Osbon’s friends have stated that he has no history of mental illness and had exhibited no symptoms that would have foretold the bizarre behavior on flight 191. It appears that with no warning signs, Osbon simply snapped, putting the passengers and crew at immediate risk.
(Mental) Fitness for Duty
This incident raises important issues about mental health and fitness for duty, especially in jobs which involve not just the well-being of a single worker, but the general public as well. A couple of years ago we blogged the saga of Bryan Griffin, a pilot for Quantas Airlines who had “uncontrollable urges” to crash airplanes. While he never actually followed through on his death wish, he continued to fly for about three years, while suffering from this obvious mental health problem. Quantas chose to risk disaster rather than remove Griffin from his pilot duties. Ironically, thirty years later he was awarded over $200K in disability pay for the stress of flying while he was mentally vulnerable, a ruling which left Quantas – and the rest of us – shaking our heads in disbelief.
In the months ahead we will learn more about Osbon’s sudden breakdown, including whether there were subtle indications that something was wrong. But at the heart of this story is the mystery of mental illness itself. While significant advances have been made in both the diagnosis and treatment of mental disabilities, much remains unknown. The Federal Aviation Authority has issued guidance on the use of anti-depressants for pilots, even while admitting that the science is tentative and subject to change. Pilots who are placed on anti-depressants are not allowed to fly for one year; it is reasonable to assume that Osbon will not return to the cockpit for at least a year, perhaps more.

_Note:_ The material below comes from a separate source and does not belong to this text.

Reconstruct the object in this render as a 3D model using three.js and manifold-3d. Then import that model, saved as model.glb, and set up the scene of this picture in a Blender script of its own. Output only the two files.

The Paradox of Mental Illness
Even as unprecedented advances have been made in the treatment of mental illness, pervasive prejudice still remains. Individuals seeking care are often stigmatized; there is considerable public pressure for individuals to suppress symptoms and avoid treatment. Insurance coverage for treatment may be spotty, and for those without insurance, the emergency room is usually the only treatment option. In the above referenced guidance, the FAA estimates that about ten percent of the population suffers from depression, with the majority of these people working, raising families, driving motor vehicles and even flying airplanes.
Osbon’s case illustrates the difficulty in trying to establish viable policies on mental fitness for duty. As my southern friends would say, it’s like trying to nail Jello to a tree. We are reminded that just getting out of bed and heading off to work – let alone boarding an airplane – is an act of faith. We trust other drivers on the road to stay in their lanes, just as we assume that the pilot of our aircraft is rational, detail-oriented and totally focused on the job at hand. We as individuals may be a bit distracted, but everyone else is locked into what they are supposed to be doing. That’s not just a leap of faith, that’s an Evel Knievel rocket across the Snake River Canyon.